Primary Submission Category: Machine Learning and Causal Inference

Stan + BART for causal inference: improved performance for heterogeneous effects

Authors: Jennifer Hill, George Perrett, Vincent Dorie, Ben Goodrich,

Presenting Author: George Perrett*

A wide range of machine-learning-based approaches to causal inference have been developed in the past decade, increasing our ability to accurately model nonlinear and non-additive response surfaces. This has improved performance for inferential tasks such as estimating average treatment effects in situations where standard parametric models may not fit the data well. These methods have also shown promise for the related task of identifying heterogeneous treatment effects. However, the estimation of both overall and heterogeneous treatment effects can be hampered when data are structured within groups if we fail to correctly model the dependence between observations.
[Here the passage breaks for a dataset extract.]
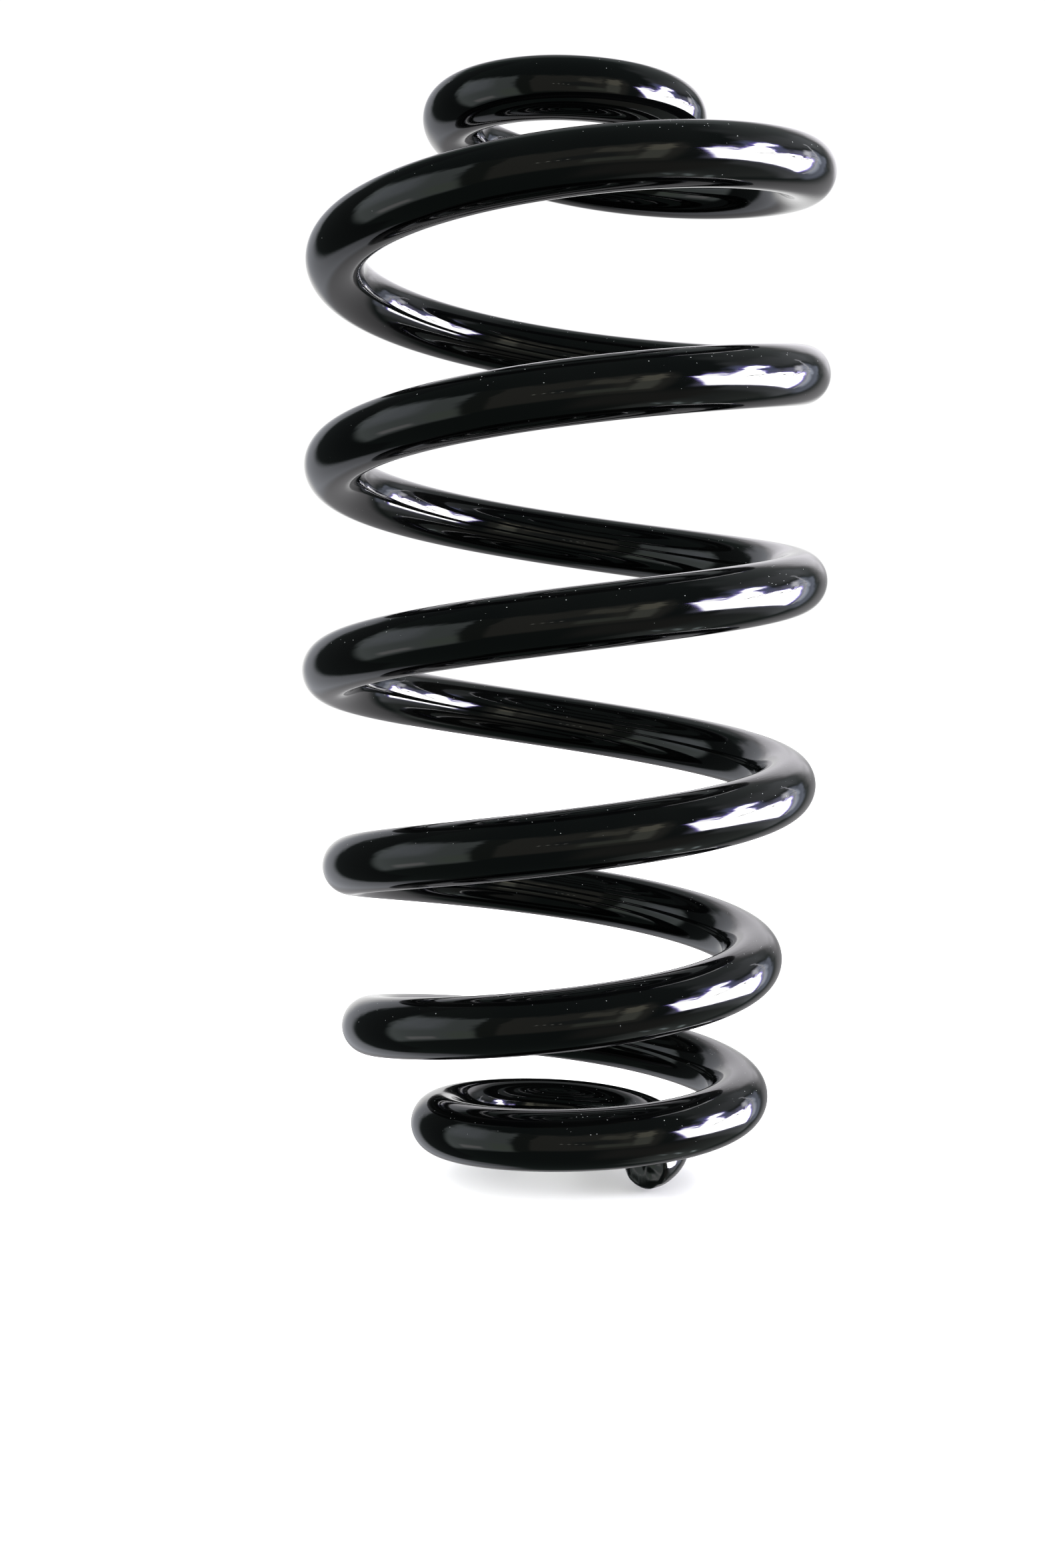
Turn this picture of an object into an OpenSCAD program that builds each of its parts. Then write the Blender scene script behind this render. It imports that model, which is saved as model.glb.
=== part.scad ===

Most machine learning methods do not readily accommodate such structure. This paper introduces a new algorithm, stan4bart, that combines the flexibility of Bayesian Additive Regression Trees (BART) for fitting nonlinear response surfaces with the computational and statistical efficiencies of using Stan for the parametric components of the model. We demonstrate how stan4bart can be used to estimate average, subgroup, and individual-level treatment effects with stronger performance than other flexible approaches that ignore the multilevel structure of the data as well as multilevel approaches that have strict parametric forms.